No one familiar will the history of liturgy after the Second Vatican Council (1962–1965) and the raging debates about the implementation of the Constitution on the Sacred Liturgy, Sacrosanctum Concilium (herafter, SC),3 will find this quote surprising. While it is [End Page 185] largely assumed that the theological work of the Pope Emeritus will harmonize with Vatican II, his critique of SC and the implementation of its call for reforms in the liturgy is seen as the one glaring exception. Cardinal Ratzinger has long been a symbolic figure for those who seek a "reform of the reform," a tension that is often caricatured with the battle line drawn between the council itself and the "spirit of the council."4 This "spirit" is pejoratively depicted as an attempt to jettison central aspects of the Church's life but do so from underneath the invisibility cloak of the authority of an ecumenical council. Ratzinger is convinced of a danger for the Church in what Eamon Duffy characterizes as "a rootless aggiornamento, reform understood as the adoption merely of modern intellectual and cultural fads and fashions."5 When it comes to the liturgy (by which he means most centrally the Mass), Ratzinger's principal concern is summed up well in John Baldovin's striking metaphor: he "perceives the liberal or progressive attitude toward liturgy as an unwarranted accommodation to the spirit of the age—going in their door and failing to come out our own."6 In short, the story of Ratzinger and the liturgy is often portrayed as something of a tragedy: the young progressive betrays his original commitments; he then retrenches and slowly foments a growing distrust for the new liturgy because of his a-historical nostalgia for the piety of his German childhood.7

But does this tell us the actual story? I wish to suggest that a focus on the ecclesiological aspects of Ratzinger's liturgical writing, particularly the presentation of "the people of God gathered as the liturgical assembly" in The Spirit of the Liturgy, reveals a ressourcement that [End Page 186] is in deep accord with the Constitution on the Sacred Liturgy.8 In fact, despite the critiques of those like the eminent liturgical scholar Pierre-Marie Gy,9 Ratzinger's liturgical theology in general and his discussion of the liturgical assembly in The Spirit of the Liturgy in particular exhibit a real and substantive coherence with SC. Further, I suggest that Ratzinger's concerns regarding the liturgy are best characterized as ecclesiological. As such, this essay will be structured so as to give particular attention to the place of the gathered Church as the assembly in the Eucharistic liturgy.

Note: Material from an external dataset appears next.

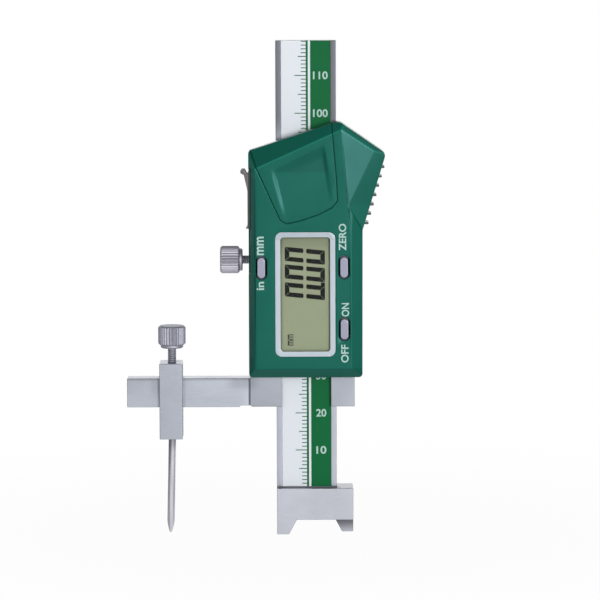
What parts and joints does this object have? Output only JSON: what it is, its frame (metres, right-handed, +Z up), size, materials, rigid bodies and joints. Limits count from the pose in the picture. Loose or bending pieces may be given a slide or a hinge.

The argument will proceed by proposing a series of theses on controversial matters that move from macro concerns, such as liturgy's relationship to the human person, down to particulars, such as what constitutes active participation of the assembly. Each thesis begins with a quotation from Ratzinger and concludes with one from SC in order to disclose further the harmony between them. Yves Congar will be a critical conversation partner throughout by way of his influential essay "The Ecclesia or Christian Community as a Whole Celebrates the Liturgy," which he published in 1967 "to provide expert commentary on the text of Sacrosanctum concilium."10 But in order to best set the stage for my theses, I will begin with a brief overview of some of...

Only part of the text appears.